I know some say we should not get involved. They say America has enough trouble at home to worry about what's going on somewhere else. There are others who may want to get involved in too much detail to go beyond what the present situation demands or what is appropriate. But we must see this for what it is. This is not simply a financial problem for Mexico; this is an American challenge.
Mexico is our third largest trading partner already. The livelihoods of thousands and thousands of our workers depend upon continued strong export growth to Mexico. That's why we must reach out and not retreat.
With the bipartisan leadership of Congress, I am asking the new Congress to cast a vote, therefore, for the loan guarantee program as a vote for America's workers and America's future. It is vital to our interests; it is vital to our ability to shape the kind of world that I think we all know we have to have.
No path to the future -- let me say again -- in a time when many decisions are beyond the immediate control of any national government, much less that of a developing nation, no path to the future can be free of difficulty. Not every stone in a long road can be seen from the first step. But if we are on the right path, then we must do this. Our interests demand it, our values support it, and it is good for our future.

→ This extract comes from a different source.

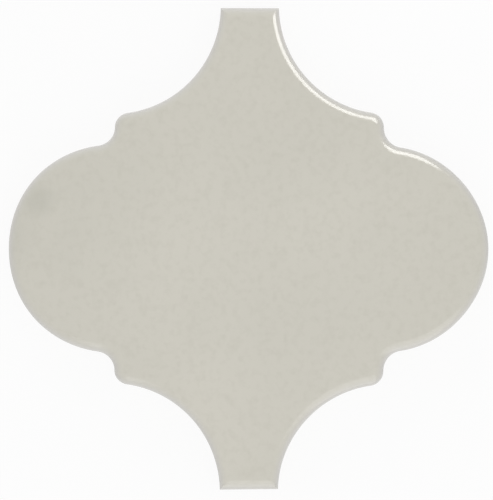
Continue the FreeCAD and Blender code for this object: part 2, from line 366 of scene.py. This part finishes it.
class TileTree:
    """The Geometry Nodes tree that presses, keys and fires the drawn tile."""

    LENGTHS = (
        "Thickness", "Half Width", "Half Height", "Tip Width", "Edge Round", "Back Arris", "Core X", "Core Y",
        "Key Depth", "Key Corner", "Key Draft", "Rib Width", "Rib Pitch",
        "Glaze Thickness", "Glaze Line", "Glaze Line Wave",
        "Face Wave", "Tip Drift", "Lobe Pinch", "Tip Slant",
    )
    COUNTS = ("Core Columns", "Core Rows", "Edge Rings", "Face Rings", "Key Rows")

    def __init__(self):
        self.tree = bpy.data.node_groups.new("Press and fire tile", "GeometryNodeTree")
        self.tree.is_modifier = True
        sockets = [("Geometry", "Geometry")]
        sockets += [(name, "Float") for name in self.LENGTHS]
        sockets += [(name, "Int") for name in self.COUNTS]
        sockets += [("Seed", "Float"), ("Glaze", "Material"), ("Biscuit", "Material")]
        for name, kind in sockets:
            self.tree.interface.new_socket(name, in_out="INPUT", socket_type=f"NodeSocket{kind}")
        self.tree.interface.new_socket("Geometry", in_out="OUTPUT", socket_type="NodeSocketGeometry")
        self.sizes = self.add("NodeGroupInput").outputs
        self.edge, self.out, self.core = [
            self.add("GeometryNodeInputNamedAttribute", {"Name": name}, data_type="FLOAT_VECTOR")
            for name in ("edge", "out", "core")]
        self.build()

    def add(self, kind, inputs=None, **settings):
        """Adds a node to the tree."""
        return add_node(self.tree, kind, inputs, **settings)

    def place(self, inset, level):
        """The point that lies inset metres inside the outline at that level."""
        inwards = self.add("ShaderNodeVectorMath", {0: self.out, "Scale": inset}, operation="SCALE")
        flat = self.add("ShaderNodeVectorMath", {0: self.edge, 1: inwards}, operation="SUBTRACT")
        rise = self.add("ShaderNodeCombineXYZ", {"Z": level})
        return self.add("ShaderNodeVectorMath", {0: flat, 1: rise}, operation="ADD")

    def is_top(self):
        """True for the top face, which alone has more corners than a side face."""
        corners = self.add("GeometryNodeInputMeshFaceNeighbors").outputs["Vertex Count"]
        return self.add("ShaderNodeMath", {0: corners, 1: SIDE_CORNERS + 0.5}, operation="GREATER_THAN")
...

Let me say again that the coalition of forces supporting this measure is significant -- it may be historic. The new Republican leaders in Congress, the leadership of the Democratic party in Congress, the Chairman of the Federal Reserve Board -- why are they doing this? And I might say, I was immediately impressed by how quickly every person I called about this said, clearly, we have to act. They instinctively knew the stakes.
Now, in the public debate, questions should be properly asked and properly answered. But let us not forget what the issue is, let us not read too little into this moment, or try to load it up with too many conditions unrelated to the moment. The time is now to act. It is in our interest. It is imperative to our future. I hope all of you will do what you can to take that message to the Congress and to the American people.